Wie schillert nicht der Eingangs-Satz von der königlichen Sinfonie hier mit der innewohnenden Dramatik und den Ruhepunkten der Solo-Oboe. Und dann verzaubert das Allegretto mit dem Titel Romanze mit duftigen bis melancholischen Passagen und gaukelnder Solo-Flöte, um nur ein paar Details hervorzuheben.
Ganz anders ist die Sinfonie Nr. 50, zu einem festlichen Anlass mit Pauken, Trompeten und Hörnern instrumentiert, sie besitzt Schwung und hat Überraschungs-Momente die Menge.
Und die dritte Sinfonie im Bunde ist die
Nr. 62 auf diesem Album, eine besonders charmante und ausgewogene Sinfonie.
Das in wellenförmigen Motiven dahinschwebende Allegretto an zweiter Stelle bezaubert.
Das Eingangs-Allegro ist besonders pfiffig. Das Menuett volkstümlich bis rustikal und das Finale stürmt dahin wie ein Wirbelwind.
Ferner gesellen sich zwei weitere CDs hinzu, die ebenfalls ein bezugnehmendes Motto haben zu bestimmten Sinfonien und Werken, die darauf zu hören sind.
Einmal heißt es Per Il Luigi, gemeint ist Luigi Tomassini, der erste Geiger von Haydns Orchester in Esterhazy. Entsprechend kommen Werke zu Gehör, in denen der Geiger sein Können zeigen konnte, etwa in Violin-Soli in den Sinfonien und erst recht in dem ersten der frühen aparten Violinkonzerte Haydns. Den Geigenpart übernimmt hier Dmitry Smirnov mit Akkuratesse.
In der Sinfonie Nr. 13 bieten sich im langsamen Satz ausgedehnte Soli für Violine und Violoncello. Außerdem wartet das Finale mit einer Überraschung auf, ein hier fugiertes Motiv, das erinnert den Kenner sofort an das Finale aus Mozarts berühmter letzter Sinfonie mit dem Beinamen Jupiter.
Mozart verarbeitete dieses schöne Motiv weit ausgiebiger wie hier Haydn. Hat Mozart diese frühe Sinfonie seines väterlichen Freundes gekannt? Und hat Mozart Haydn hier eventuell eine Hommage bereitet? Wir wissen es nicht genau zu sagen, aber es wäre eine Möglichkeit. Auch die beiden anderen Sinfonien, eine kurze dreisätzige und eine viersätzige haben ihre Besonderheiten.
Das dritte Album im Bunde mit dem Titel The Surprise wartet mit drei der zwölf großen Londoner Sinfonien Haydns auf und ergänzt diese um eine Opernouvertüre Gioacchino Rossinis zu La Scala di Seta. Das passt ganz wunderbar, schließlich gehen die späten Haydn Sinfonien beinahe bereits zu Rossinis frühen Opern zeitlich parallel.

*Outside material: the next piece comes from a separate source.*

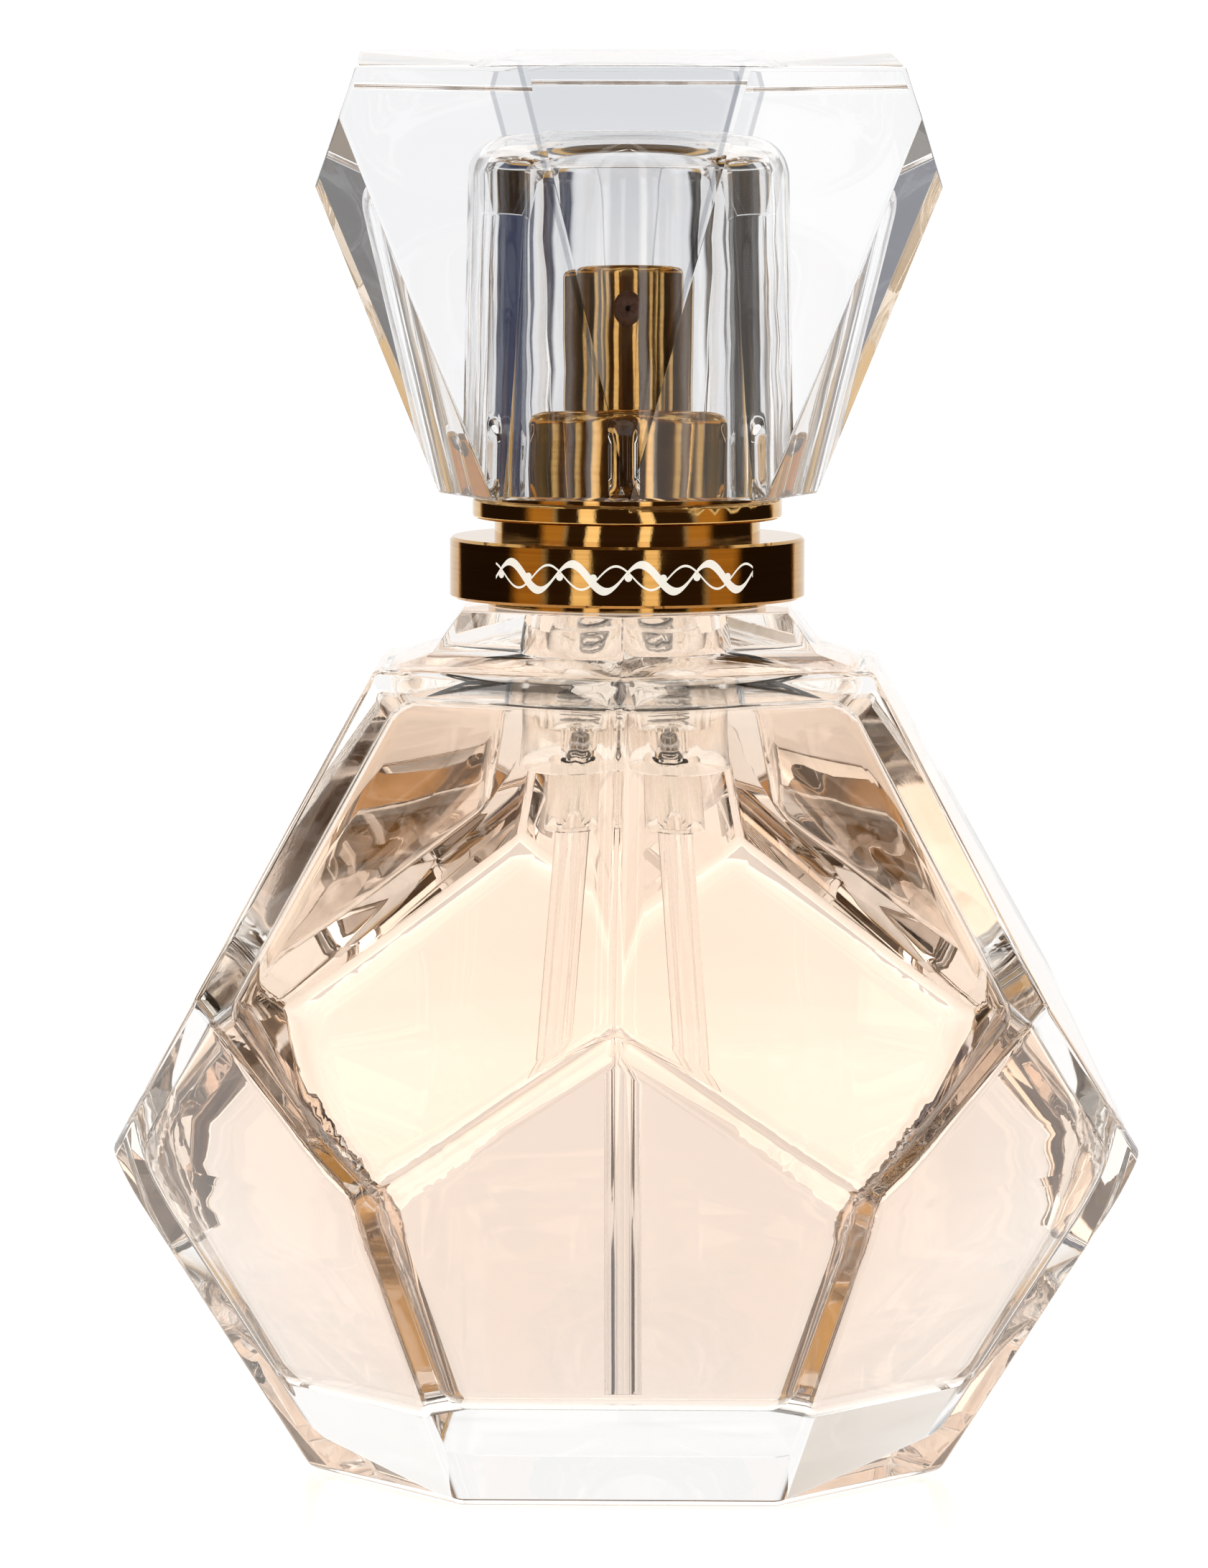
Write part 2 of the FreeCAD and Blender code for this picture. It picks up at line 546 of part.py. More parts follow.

Und mit der Überraschungs-Sinfonie von Haydn ist die mit dem Paukenschlag gemeint. Ein echter Schalk-Genie-Streich Haydns, unerwartet donnert ein Forte-Tutti mit Paukenschlag in einen ruhigen Variationen-Satz, um mögliches Einschlafen der werten Zuhörerschaft zu verhindern, wie uns die Anekdote schildert. Nicht minder reich an Überraschungsmomenten sind die beiden Londoner Sinfonien Nr. 90 und 98, vor allem wenn diese so munter und lebendig wie ausgefeilt gespielt werden wie hier.
Ich freue mich bereits auf die nächste Folge des Haydn-Projekts.